When one is in Paris you pinch yourself, when one is in the Louvre you shake your head at your luck, when one is in line to see the Mona Lisa you think the day can’t get any better.
Only thing that might if you let it get in the way of full happiness is that I was in a wheel chair. It helps me get around as easily as possible and see as much as possible, but I don’t like how I feel in a chair with wheels and sometimes I don’t like how folks treat me in one, but on occasion it is a necessary part of my life and I must deal with it. On to more important things, the Mona Lisa! So just at the moment when you think the best view you will have of this lovely lady is the backside of the rows of people in front of you a very tall man dressed as a museum guard points at you. He begins to speak to you in a language you pretend to understand much better than you actually do and somehow you do understand and before you know it he’s opening a gate for you and you are in a cordoned off area two feet from Mona Lisa.

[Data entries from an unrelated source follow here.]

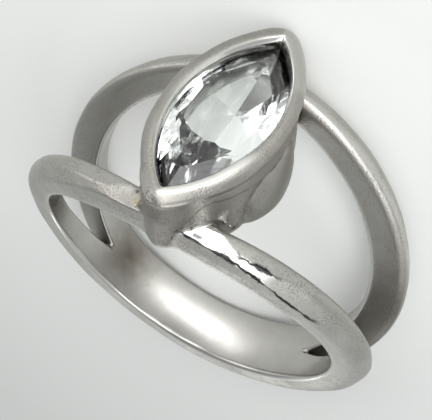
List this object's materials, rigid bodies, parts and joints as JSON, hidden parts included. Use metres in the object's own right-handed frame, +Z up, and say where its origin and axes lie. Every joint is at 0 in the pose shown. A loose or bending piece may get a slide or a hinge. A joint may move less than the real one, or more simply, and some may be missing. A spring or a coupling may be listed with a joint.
{
  "type": "finger ring with one stone",
  "caption": "Finger ring lying on its side: a band that splits into arms on both sides of a pointed, clear faceted stone held in a smooth raised rim.",
  "frame": {"origin": "middle of the floor that the ring lies on, under the middle of its bounding box", "axes": "+Z up off the floor; the stone points to -Y and 11.5 degrees up; the finger goes in from above, along the hole's axis, which leans 11.5 degrees back from Z; X runs across the band, and the ring is the same on both sides of X = 0"},
  "size_m": [0.0206, 0.0224, 0.0114],
  "materials": {
    "silver": "polished silver worn to a fine satin, bright on the rim and arms, warmer and duller inside",
    "clear_stone": "clear, polished, faceted, with fine scratches and hair-thin inclusions"
  },
  "bodies": {
    "root": {"ring_metal": "silver", "stone": "clear_stone"}
  },
  "joints": []
}
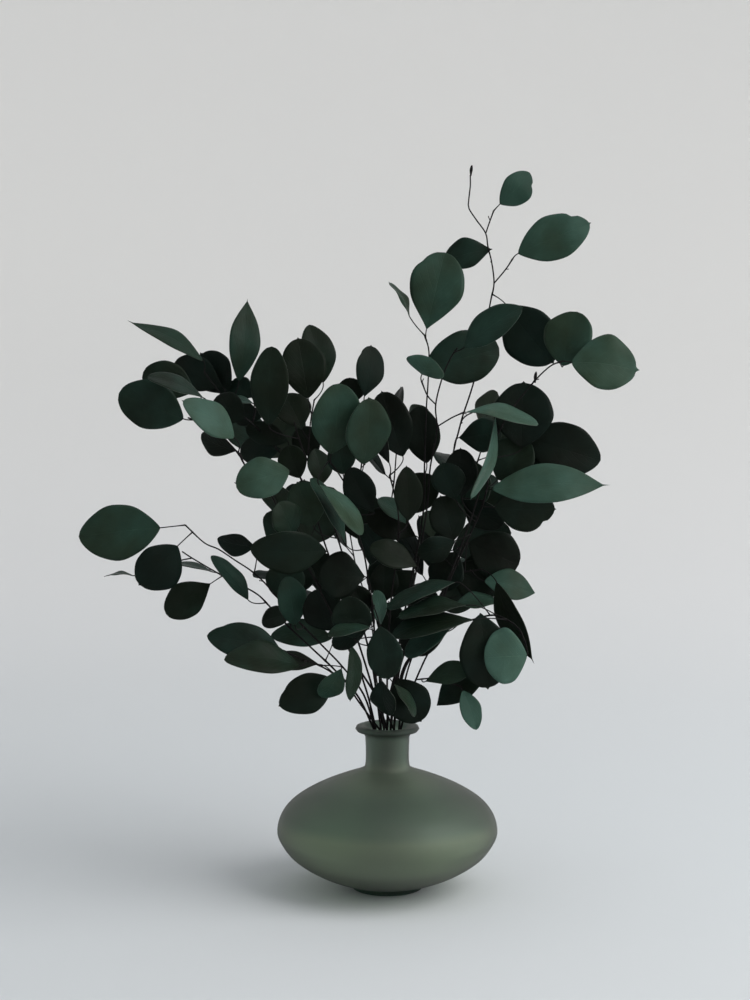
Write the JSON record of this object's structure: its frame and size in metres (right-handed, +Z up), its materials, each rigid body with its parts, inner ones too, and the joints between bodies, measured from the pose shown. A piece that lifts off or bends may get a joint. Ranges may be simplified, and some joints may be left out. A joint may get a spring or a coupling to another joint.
{
  "type": "eucalyptus branches in a bottle",
  "caption": "Preserved silver-dollar eucalyptus branches standing in a flat-bodied frosted green glass bottle.",
  "frame": {"origin": "centre of the bottle's foot, on the surface it stands on", "axes": "+Z up along the bottle's axis; the front that the branches face is towards -Y, +X to the right"},
  "size_m": [0.499, 0.3271, 0.6657],
  "materials": {
    "leaf": "waxy dark green leaf, satin",
    "stem": "dark brown bark, matt",
    "glass": "frosted sage-green glass"
  },
  "bodies": {
    "root": {"bottle": "glass", "branch_left_high": "leaf", "branch_left_low": "leaf", "branch_low_left": "leaf", "branch_upper_left_low": "leaf", "branch_upper_left_mid": "leaf", "branch_upper_left_top": "leaf", "branch_centre_left": "leaf", "branch_centre": "leaf", "branch_tall_left": "leaf", "branch_tall_mid": "leaf", "branch_tall_right": "leaf", "branch_right_high": "leaf", "branch_right_mid": "leaf", "branch_right_low": "leaf", "branch_low_right": "leaf", "branch_low_front": "leaf", "branch_back_right": "leaf", "branch_back_middle": "leaf", "branch_back_left": "leaf"}
  },
  "joints": []
}
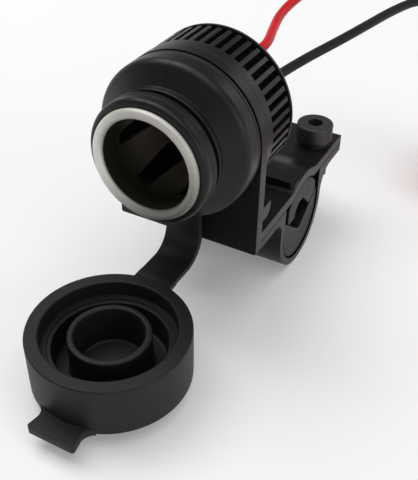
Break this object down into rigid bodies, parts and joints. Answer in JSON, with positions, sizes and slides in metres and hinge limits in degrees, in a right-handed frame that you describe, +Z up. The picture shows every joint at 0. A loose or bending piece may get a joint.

The crowd of hundreds is many feet behind you as you feel their jealousy and you stop and connect with your new friend. She is protected behind glass but you realize you are as humanly close to her as anyone other than museum staff ever gets to her. You know that she on this special day in your life, has smiled at you. Because of this chair with wheels and the problems your body has that put you in it to make this day possible to even be here has all come to this moment when Mona Lisa smiled at little old me and made me not only first in line but as close as possible! Thank you, you made my day, made me feel very special and I will never forget meeting you! Paris, you are not always an easy place for me, as people talk and walk very fast and bump into you and never look back, but in that moment a most famous painting and I had our moment and all is good!
PS. I haven’t posted in a while, well, two months or more. I was busier than I wanted to be but still doing traction. I missed you guys, I missed connecting with the group of folks I’ve created in my mind that cheer me on, some of you are very real and some probably not, but anyhoo, I’ve missed you and it is nice to be back.